Kanekiyo and co-workers reported a sensor Probe 30 based on a thin film consisting of primary amino groups on a glass substrate [91]. The FA-responsive thin films were made by the radical copolymerization of a primary amine (N-(3-aminopropyl)methacrylamide hydrochloride), acrylamide and cross-linker (N,N′-methylene-bis-acrylamide) in the presence of 2,2′-azobis(2-methylpropionamidine)dihydrochloride as an initiator. After exposure with FA, the polymeric thin film was immersed in aqueous anionic dye solutions and the absorption spectra were recorded. They were successful in measuring 0–100 mM FA and the detection limit was calculated to be 3 mM (Table 2). Additionally, the sensitivity of this detector was massively affected by humidity, exposure time, and the monomer conformation of the film.

Conclusion and future perspective

A systematic review of the development and evolution of the different types of small molecular and polymeric probes for sensitive as well as selective detection of FA, with a special emphasis on the advantages of polymeric probes, is presented here. Through this comprehensive study, we conclude that different types of fluorescent sensors were designed and developed by using the mechanism of aza-Cope rearrangement or FA-amine condensation reaction for extremely selective sensing. Mounting evidence indicates that, among different types of techniques, the reaction-based colorimetric method has emerged as a significant platform for detecting FA, as visible color change appears after selective addition of FA, which in turn is important for real-world applications. Furthermore, various research groups have developed different types of small molecular probes and effectively used them as fluorescent imaging agents for detection of exogenous as well as endogenous formaldehyde in various living animal cells. Apart from the small molecular probes, researchers have explored the potential and advantages of using polymeric probes to overcome the problems of poor aqueous solubility, high detection limit, and longer exposure time, suffered by small molecular probes.

Despite having promising applications, some challenges still exist to further revolutionize this field. A major bottleneck for developing polymeric probes is their synthetic procedures. It is difficult to synthesize large-scale polymeric probes due to the long synthetic pathways. Investigations are underway to overcome these problems to synthesize polymeric materials in industrial scales to detect and mitigate the harmful effects of FA in our daily life. Furthermore, after FA addition, there is always the problem of biodegradability. In this regard, amino acid terminated polymers are evolving as a potential solution. Though developing novel polymeric materials for selective FA detection have gained significant attention of researchers in recent years, only a few reports are available wherein polymeric materials have been successfully used for in vivo study.
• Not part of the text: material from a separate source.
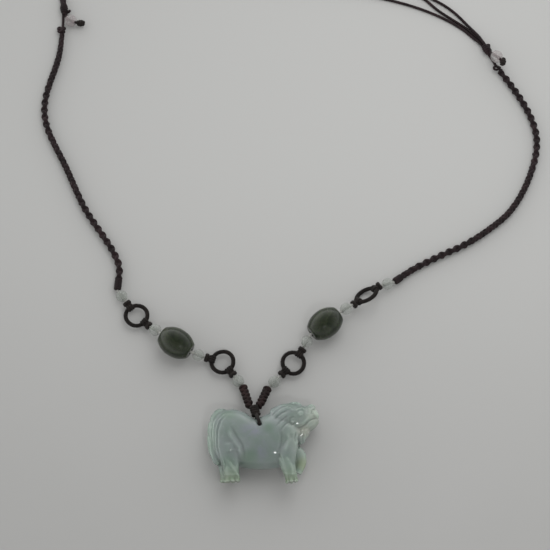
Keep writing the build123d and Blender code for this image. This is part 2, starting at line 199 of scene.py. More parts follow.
class Finish(Nodes):
    """A material with one surface shader."""

    def __init__(self, name):
        self.material = bpy.data.materials.new(name)
        self.material.use_nodes = True
        super().__init__(self.material.node_tree)
        self.surface = self.tree.nodes["Principled BSDF"]

    def set(self, **sockets):
        """The sockets of the surface shader. An underscore stands for a space."""
        for name, content in sockets.items():
            self.fill(self.surface.inputs[name.replace("_", " ")], content)
        print(self.material.name, "has", len(self.tree.nodes), "nodes")

    def place(self):
        """A point of the piece, in metres."""
        return self.node("ShaderNodeTexCoord", output="Object")

    def attribute(self, name):
        """A number that is stored at each point of the mesh."""
        return self.node("ShaderNodeAttribute", {"attribute_name": name}, output="Fac")

    def clouds(self, vector, size, detail=3.0, roughness=0.55, distortion=0.0):
        """Soft noise with blobs of about that size in metres."""
        sockets = {
            "Vector": vector, "Scale": 1 / size, "Detail": detail,
            "Roughness": roughness, "Distortion": distortion,
        }
        return self.node("ShaderNodeTexNoise", None, sockets)

    def patch(self, vector, centre, reach, soft=0.0):
        """1 inside an oval that is centre and reach in millimetres, 0 outside it."""
        scale = [1 / (width * MM) for width in reach]
        shift = [-spot * MM * size for spot, size in zip(centre, scale)]
        sockets = {"Vector": vector, "Scale": scale, "Location": shift}
        moved = self.node("ShaderNodeMapping", None, sockets)
        length = {"operation": "LENGTH"}
        distance = self.node("ShaderNodeVectorMath", length, {0: moved}, output="Value")
        return 1 - distance.step(soft, 1.0)

    def blend(self, first, second, amount):
        """A mix of two colours."""
        sockets = {0: amount, 6: first, 7: second}
        return self.node("ShaderNodeMix", {"data_type": "RGBA"}, sockets, output=2)

    def relief(self, height, depth):
        """A normal from a height that runs from 0 to 1, for a relief of that depth."""
        sockets = {"Height": height, "Distance": depth, "Strength": 1.0}
        return self.node("ShaderNodeBump", None, sockets)


# %% [markdown]
# ## Light
# The shadows are wide soft halos, so most of the light comes from the whole room. It
# is paler near the horizon than overhead, as in a room with windows, which keeps the
# polished tops dark and lights their edges, and it is dimmer on the viewer's side and
# on the right. A broad lamp behind on the right makes that side of the table paler, and
# a small one near the viewer makes the tiny glints. The broad lamp has no mirror image,
# because the jade shows none. The colours are set without a film look, so that a grey
# stays that grey.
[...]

We believe that a lack of understanding of the reaction mechanism between polymeric probes and FA restricts their full potential. In addition to this, in most of the literature reports, the synthesized sensing systems are for single use only. This limits their applications for environmental monitoring where continuous and repeated monitoring play an important role. Therefore, a thorough investigation of the in vivo behavior is the most requirement for their clinical applications and as suitable therapeutic agents. Yet, the finding of novel polymeric materials will offer a ground-breaking push to the quest for new operative treatments for the chronic biological disorders causing damage to a large section of the human population [92]. We are hopeful that this in-depth discussion about FA sensing mechanistic pathway and the recent development of the polymeric probes will highly encourage the scientific community to overcome and find a permanent solution to the FA problem. However, further studies are needed for developing the probable practices of using polymeric materials for successful application in numerous diseases.